Bare Bones, is a series of large scale multipanel drawings done in charcoal, powdered graphite and pastel, which were a response to living in the city of San Cristobal, Chiapas, Mexico, for extended periods of time over many years of my life. The drawings depict Mayan (Chamula) women, the common objects they carry in their daily lives -- babies, chickens, flowers, fruits, vegetables-- and the knotted rebosos or shawls they carry them in.

In these drawings the faces and hands are drawn in black and white powdered graphite and charcoal with smooth, subtle transitions of tone from one area to the next, making them appear timeless and still, almost ancient. In contrast, the objects (which are objects of daily life and work) are drawn in a full range of intense, pastel colors, with active visible marks building up layered color. This makes the brightly colored objects appear immediate, present, and vibrant, as if the figures are merely ghosts moving through the constant world of objects.

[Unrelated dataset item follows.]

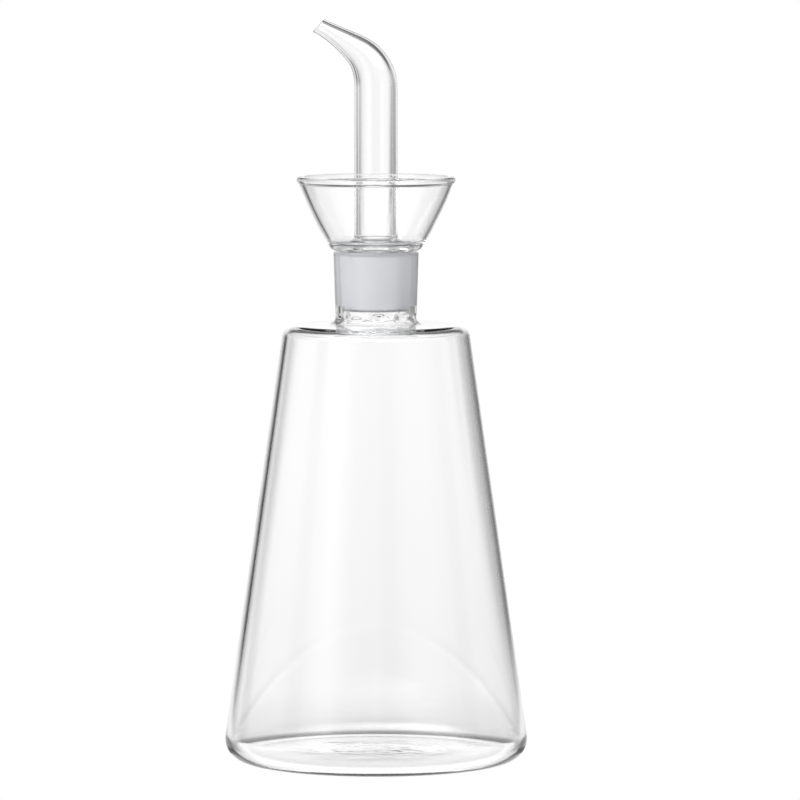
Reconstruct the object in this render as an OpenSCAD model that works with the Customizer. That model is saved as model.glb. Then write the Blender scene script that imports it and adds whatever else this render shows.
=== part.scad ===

The isolation and contrast of individual elements in the image evoke associative relationships between them, allowing for a metaphoric reading of the images as well as a descriptive one. In Bare Bones #24 a mother's face and a baby's face, each in different light, each absorbed in a private world, both related to each other but separate, float above the knot of the reboso that ties them together. They are drawn on two different panels within the painting, dealing with the notions of togetherness and separateness. In Bare Bones #34, faces of three generations, and hands of three generations, are seen in the context of a bunch greens, also of three generations: the leaves, the flowers and the roots. Again the knot is included, again the image is drawn on separate panels. These drawings explore ideas of separateness and connection, of timelessness and immediacy, of permanence and change.